::: Material
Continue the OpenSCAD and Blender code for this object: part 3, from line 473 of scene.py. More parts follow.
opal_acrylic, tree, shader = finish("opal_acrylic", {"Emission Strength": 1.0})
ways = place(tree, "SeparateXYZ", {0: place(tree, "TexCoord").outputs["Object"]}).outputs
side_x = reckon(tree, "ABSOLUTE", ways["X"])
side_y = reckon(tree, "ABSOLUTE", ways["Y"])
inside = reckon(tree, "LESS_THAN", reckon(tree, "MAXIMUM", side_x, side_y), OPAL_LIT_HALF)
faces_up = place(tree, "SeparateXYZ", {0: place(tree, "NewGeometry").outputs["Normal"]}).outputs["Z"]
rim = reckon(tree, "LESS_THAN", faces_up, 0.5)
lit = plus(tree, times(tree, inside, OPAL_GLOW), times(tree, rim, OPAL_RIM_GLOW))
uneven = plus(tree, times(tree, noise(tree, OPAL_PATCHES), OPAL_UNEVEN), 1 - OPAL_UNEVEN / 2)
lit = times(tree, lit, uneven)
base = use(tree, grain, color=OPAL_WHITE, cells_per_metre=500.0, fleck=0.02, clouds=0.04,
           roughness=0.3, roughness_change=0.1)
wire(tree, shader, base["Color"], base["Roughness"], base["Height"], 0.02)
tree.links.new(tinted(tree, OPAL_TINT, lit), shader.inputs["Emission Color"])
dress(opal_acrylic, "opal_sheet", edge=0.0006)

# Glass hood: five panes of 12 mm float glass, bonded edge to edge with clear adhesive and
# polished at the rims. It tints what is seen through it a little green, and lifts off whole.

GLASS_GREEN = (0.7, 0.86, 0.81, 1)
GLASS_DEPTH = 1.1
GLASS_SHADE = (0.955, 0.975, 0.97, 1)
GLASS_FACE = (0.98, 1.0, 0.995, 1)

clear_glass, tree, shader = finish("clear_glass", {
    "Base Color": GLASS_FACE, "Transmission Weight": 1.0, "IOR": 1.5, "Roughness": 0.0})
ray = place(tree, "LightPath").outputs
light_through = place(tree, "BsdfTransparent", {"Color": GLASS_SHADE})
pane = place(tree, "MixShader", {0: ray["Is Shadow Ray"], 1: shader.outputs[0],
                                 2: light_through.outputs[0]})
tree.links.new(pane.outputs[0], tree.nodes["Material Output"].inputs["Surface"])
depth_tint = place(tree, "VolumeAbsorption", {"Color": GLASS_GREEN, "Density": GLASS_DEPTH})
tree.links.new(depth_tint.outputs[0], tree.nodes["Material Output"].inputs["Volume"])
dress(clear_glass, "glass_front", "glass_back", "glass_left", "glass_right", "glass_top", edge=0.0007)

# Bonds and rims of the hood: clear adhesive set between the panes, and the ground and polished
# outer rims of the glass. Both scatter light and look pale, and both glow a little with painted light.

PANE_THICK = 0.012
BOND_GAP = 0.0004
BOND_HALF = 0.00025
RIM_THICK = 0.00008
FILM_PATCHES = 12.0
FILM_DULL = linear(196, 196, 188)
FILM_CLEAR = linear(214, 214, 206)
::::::
**Stated problem**: Reproduce all of the material above word for word.

**Response**:
Continue the OpenSCAD and Blender code for this object: part 3, from line 473 of scene.py. More parts follow.
opal_acrylic, tree, shader = finish("opal_acrylic", {"Emission Strength": 1.0})
ways = place(tree, "SeparateXYZ", {0: place(tree, "TexCoord").outputs["Object"]}).outputs
side_x = reckon(tree, "ABSOLUTE", ways["X"])
side_y = reckon(tree, "ABSOLUTE", ways["Y"])
inside = reckon(tree, "LESS_THAN", reckon(tree, "MAXIMUM", side_x, side_y), OPAL_LIT_HALF)
faces_up = place(tree, "SeparateXYZ", {0: place(tree, "NewGeometry").outputs["Normal"]}).outputs["Z"]
rim = reckon(tree, "LESS_THAN", faces_up, 0.5)
lit = plus(tree, times(tree, inside, OPAL_GLOW), times(tree, rim, OPAL_RIM_GLOW))
uneven = plus(tree, times(tree, noise(tree, OPAL_PATCHES), OPAL_UNEVEN), 1 - OPAL_UNEVEN / 2)
lit = times(tree, lit, uneven)
base = use(tree, grain, color=OPAL_WHITE, cells_per_metre=500.0, fleck=0.02, clouds=0.04,
           roughness=0.3, roughness_change=0.1)
wire(tree, shader, base["Color"], base["Roughness"], base["Height"], 0.02)
tree.links.new(tinted(tree, OPAL_TINT, lit), shader.inputs["Emission Color"])
dress(opal_acrylic, "opal_sheet", edge=0.0006)

# Glass hood: five panes of 12 mm float glass, bonded edge to edge with clear adhesive and
# polished at the rims. It tints what is seen through it a little green, and lifts off whole.

GLASS_GREEN = (0.7, 0.86, 0.81, 1)
GLASS_DEPTH = 1.1
GLASS_SHADE = (0.955, 0.975, 0.97, 1)
GLASS_FACE = (0.98, 1.0, 0.995, 1)

clear_glass, tree, shader = finish("clear_glass", {
    "Base Color": GLASS_FACE, "Transmission Weight": 1.0, "IOR": 1.5, "Roughness": 0.0})
ray = place(tree, "LightPath").outputs
light_through = place(tree, "BsdfTransparent", {"Color": GLASS_SHADE})
pane = place(tree, "MixShader", {0: ray["Is Shadow Ray"], 1: shader.outputs[0],
                                 2: light_through.outputs[0]})
tree.links.new(pane.outputs[0], tree.nodes["Material Output"].inputs["Surface"])
depth_tint = place(tree, "VolumeAbsorption", {"Color": GLASS_GREEN, "Density": GLASS_DEPTH})
tree.links.new(depth_tint.outputs[0], tree.nodes["Material Output"].inputs["Volume"])
dress(clear_glass, "glass_front", "glass_back", "glass_left", "glass_right", "glass_top", edge=0.0007)

# Bonds and rims of the hood: clear adhesive set between the panes, and the ground and polished
# outer rims of the glass. Both scatter light and look pale, and both glow a little with painted light.

PANE_THICK = 0.012
BOND_GAP = 0.0004
BOND_HALF = 0.00025
RIM_THICK = 0.00008
FILM_PATCHES = 12.0
FILM_DULL = linear(196, 196, 188)
FILM_CLEAR = linear(214, 214, 206)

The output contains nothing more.